Signs of separation anxiety can include:

  • clinging to parents
  • extreme crying or temper tantrums when separated from parent or primary caregiver
  • refusing to do things that require separation
  • refusal to sleep alone or waking frequently in the night, crying out

Separation anxiety typically appears in the first few years of a child’s life, but generally won’t last more than a couple of weeks at a time. Most children outgrow separation anxiety by around 3 years of age.

If your child experiences separation anxiety at night, you may notice that they struggle to go to sleep, wake more frequently, or even appear to wake up from nightmares. This can mean less sleep and a lot of sadness for both of you.

While you may be tempted to let your baby start sleeping with you, there are other tricks you can try first to help your little one sleep on their own:

  • If you haven’t yet established a bedtime routine, now would be a great time to start.

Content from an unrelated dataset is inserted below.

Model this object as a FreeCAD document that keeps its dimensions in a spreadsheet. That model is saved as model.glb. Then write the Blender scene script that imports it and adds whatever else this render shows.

Not only can it help induce sleepiness, but it helps your little one to know what to expect and feel confident that you’ll be there when they wake.
  • If you already have a bedtime routine, it’s best to continue following it because it offers stability and comfort.
  • Try to avoid sneaking away! This can make your baby more distressed when they wake to find you not there.
  • Avoid creating bad habits you’ll have to break in the future. This might mean not taking your child out of their crib and rocking them back to sleep, or allowing them to sleep in your bed with you. Instead, you might try singing or speaking softly while rubbing their back.
  • Remember to keep yourself calm and relaxed! Your baby will pick up on your mood.

While separation anxiety is a completely normal part of your child’s development, it can also be stressful.

Remember that — in the grand scheme of things — this stage should pass fairly quickly. A big smile, some comforting words, and lots of reassurance that you’ll always come back can go a long way.